Non servono le spiagge per vincere a beach volley
E nemmeno il caldo: ai Mondiali appena conclusi hanno vinto Svezia e Lettonia

Ai Mondiali di beach volley che si sono conclusi lo scorso weekend in Australia una coppia di giocatrici lettoni, Tina Graudina e Anastasija Samoilova, ha vinto il torneo femminile e una coppia di giocatori svedesi, David Ahman e Jonatan Hellvig, ha vinto quello maschile (battendo in finale altri due svedesi). Lettonia e Svezia non sono due paesi noti per le loro spiagge calde e assolate, eppure da ormai molti anni questa non è una condizione necessaria per vincere a beach volley.
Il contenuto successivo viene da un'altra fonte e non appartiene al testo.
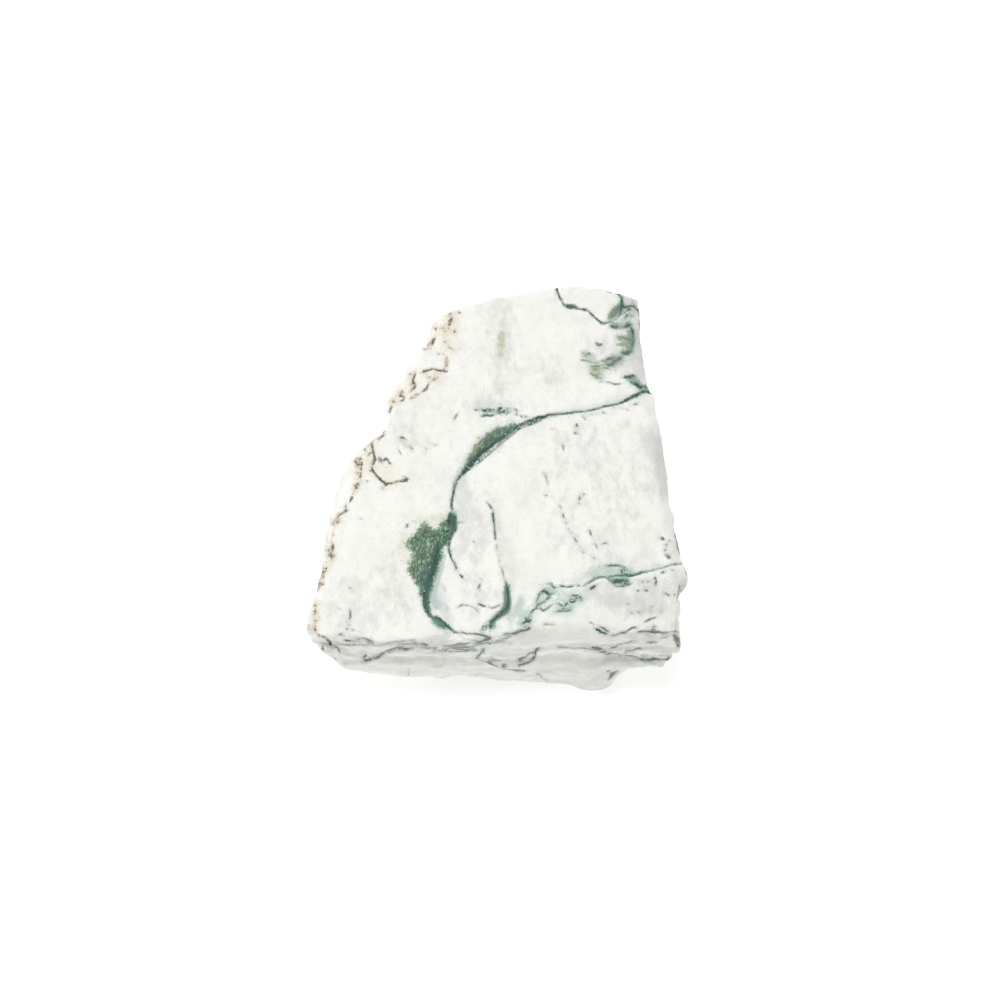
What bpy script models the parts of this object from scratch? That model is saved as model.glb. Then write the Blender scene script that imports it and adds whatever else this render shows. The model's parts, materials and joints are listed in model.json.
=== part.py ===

Nelle prime quattro coppie del ranking mondiale maschile ce ne sono una norvegese, due svedesi e una dei Paesi Bassi: i brasiliani Evandro Oliveira e Arthur Lanci, quinti, sono i primi originari di un paese per tradizione associato al beach volley. Nel femminile brasiliane e statunitensi sono ancora le migliori, ma la vittoria di Graudina e Samoilova dimostra che anche lì le cose stanno cambiando.
Il beach volley è la variante della pallavolo che si gioca sulla sabbia e in 2 contro 2. Secondo la versione ufficiale, fu inventato sulla spiaggia di Waikiki, alle isole Hawaii, nel 1915. Negli anni Venti si cominciò a praticarlo in California e per diverso tempo gli Stati Uniti furono l’unico posto in cui si giocò. Diventò poi popolare in Brasile, soprattutto negli anni Ottanta sulle spiagge di Ipanema e Copacabana, a Rio de Janeiro.
Dal 1996 è sport olimpico. All’inizio vincevano sempre Stati Uniti e Brasile (o Australia, nel femminile), poi arrivarono le prime medaglie d’oro europee, tedesche nello specifico: nel 2012 tra gli uomini, nel 2016 tra le donne. Le ultime due edizioni del torneo maschile sono state vinte da una coppia norvegese (Anders Mol e Christian Sørum, ancora oggi primi nel ranking) e da una svedese, Ahman ed Hellvig, che in due anni si sono portati a casa oro olimpico e mondiale.

La coppia svedese e quella lettone, vincitrici dei Mondiali in Australia (AP Photo/James Elsby)
Intervistati lo scorso anno dall’agenzia di stampa AP, il norvegese Mol e lo svedese Ahman hanno detto che il successo del beach volley in paesi freddi e senza spiagge in cui giocare si deve in parte alla natura stessa dello sport. Secondo Mol per ottenere risultati nel beach volley basta avere due grandi atleti e lavorare molto su di loro, mentre essere vincenti per esempio nella pallavolo indoor è molto più complicato. Nel beach volley si gioca in 2 e ci si allena in genere in 4, mentre nella pallavolo si gioca in 6 (7 con il libero) e ci si allena quindi in 12 (14 con due liberi).
Non serve, inoltre, una spiaggia vera per giocare a beach volley: «Abbiamo ottimi impianti di beach volley indoor, in cui ci possiamo allenare anche se fuori nevica», diceva Ahman. Anche in Italia del resto buona parte degli allenamenti di beach volley si fa indoor, nella stagione fredda. Fanno così per esempio Valentina Gottardi e Reka Orsi Toth, che ai recenti Mondiali sono arrivate fino ai quarti di finale, eguagliando il miglior risultato di sempre per una coppia italiana.
Come sempre all’origine di successi sportivi nei paesi scandinavi o del Nord Europa ci sono investimenti negli impianti, nello sport di base e nelle scuole, con l’obiettivo di formare allenatori e allenatrici e offrire migliori possibilità di accesso (anche economiche) al maggior numero possibile di atleti e atlete.
Anche a livello federale, comunque, sono stati fatti investimenti per sostenere lo sviluppo del beach volley. Dal 2017 il programma Volleyball Empowerment, creato dalla Federazione Internazionale, ha investito circa 50 milioni di euro in quasi 1.500 progetti di pallavolo e beach volley in quasi tutti i paesi del mondo, contribuendo a diffondere la pratica di entrambi. Secondo quanto scrive la Federazione, ai Mondiali australiani 63 delle 96 coppie partecipanti (31 sulle 48 femminili e 32 sulle 48 maschili) sono state in qualche modo sostenute dal programma Volleyball Empowerment.
Al Beach Pro Tour, il principale circuito di tornei, partecipano coppie provenienti da quasi 100 paesi diversi, ormai. Un forte segnale di come e quanto il beach volley sia riuscito ad affermarsi come sport non solo estivo e non solo da spiaggia; bensì come uno sport a tutti gli effetti: olimpico, competitivo, spettacolare e davvero internazionale.